Some say art is successful when you are able to cause some reaction, regardless of whether it's good or bad. I guess you've achieved that. What do you think of the criticism that nudity is such an easy way to get a rise out of the viewer?

Brine: It's easy in the sense it comes entirely natural.

Marquise: I think it's the most natural state.

Excuse me if I'm being too personal, but how does it all work? Can you charge any kind of device?

Marquise: Both iPhones and Androids can be charged.

Are cables coming out of you and people just hook up their phones?

Brine: Sorry, I don't think we want to comment on that part further.

Marquise: There's a lot of visual representation of how I work, and I think that's the detail I'd like known.

You want people to come and experience it firsthand?

Marquise: I want people to experience the performance. So, yes, come see it firsthand, but I'm not necessarily inviting the crowd to see anything.
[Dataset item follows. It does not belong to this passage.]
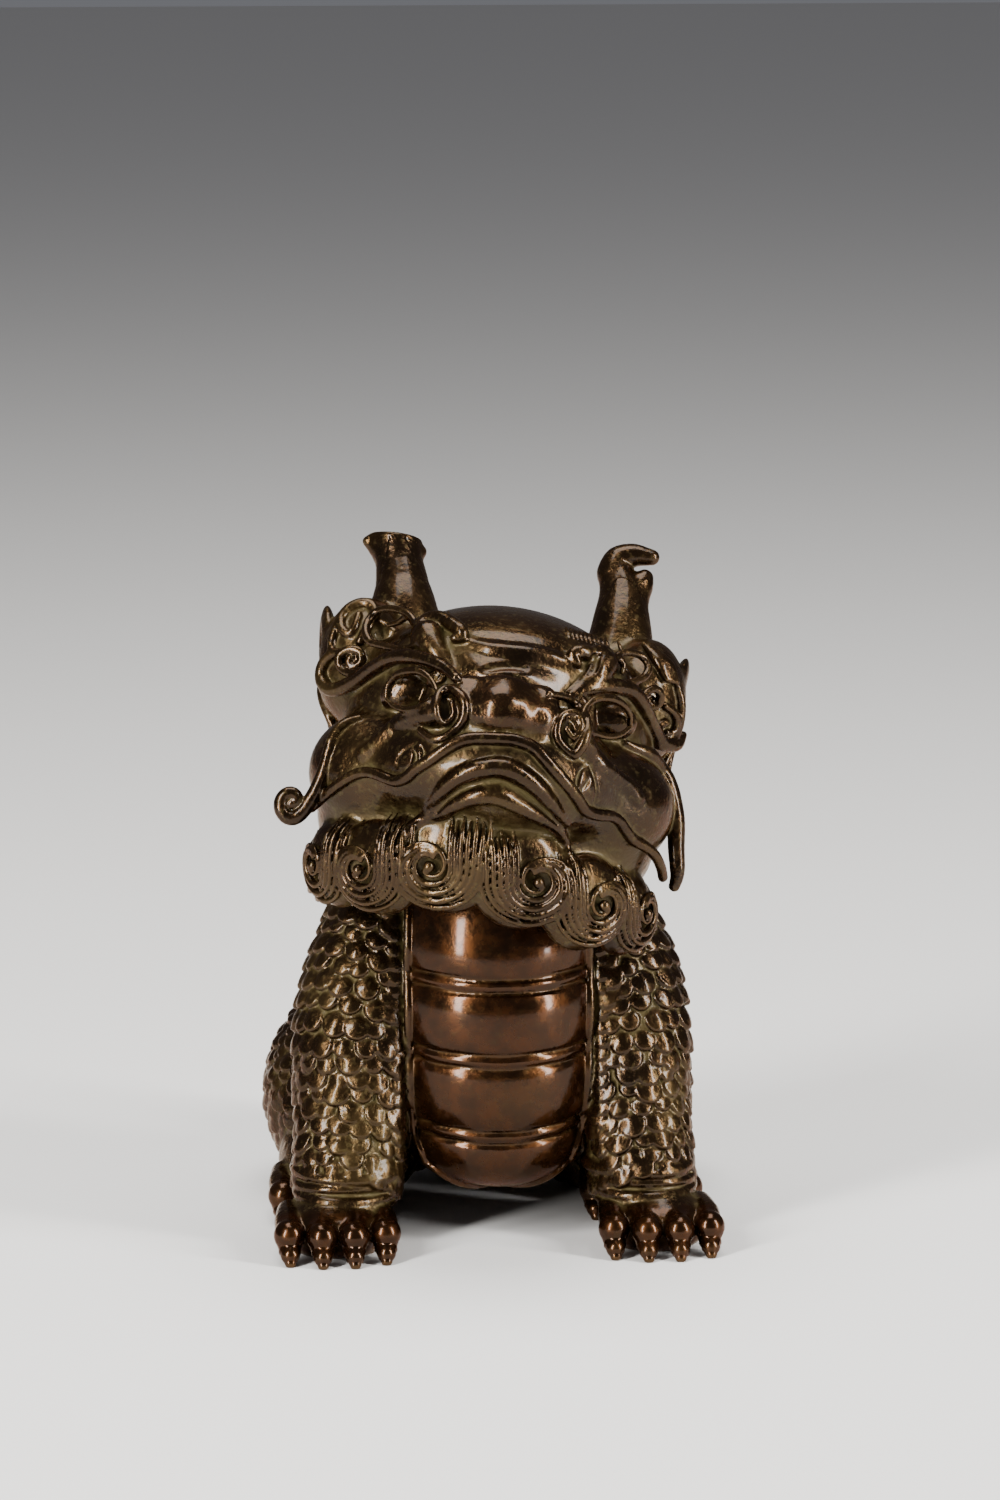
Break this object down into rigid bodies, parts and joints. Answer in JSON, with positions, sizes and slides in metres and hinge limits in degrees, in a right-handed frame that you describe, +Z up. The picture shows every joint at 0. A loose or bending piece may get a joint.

I'm asking them to think about the piece itself rather than allowing the piece to become a spectacle.

When we first reported it, albeit jokingly, we brought up the whole notion of women as a source of power. I think that's a very powerful message.

Brine: Machines are being integrated into our everyday lives to the point that they are attached to us, and to the point where they give us life as much we give them life.

Going back to the way you rose to fame, via Twitter and Usher. Do you that's a comment on how we live our lives today?

Marquise: Yes, I think the piece speaks to how people are finding out about it. And how people are finding out about is itself a commentary.

Brine: And all reactions, a compendium of responses, they sort of tell their own story. And a narrative of across the spectrum is being compiled in a book of stories.

Marquise: I think it's still being written.

Do you think there is any misunderstanding about your performance?

Marquise: There is no understanding that's incorrect. All understanding is correct.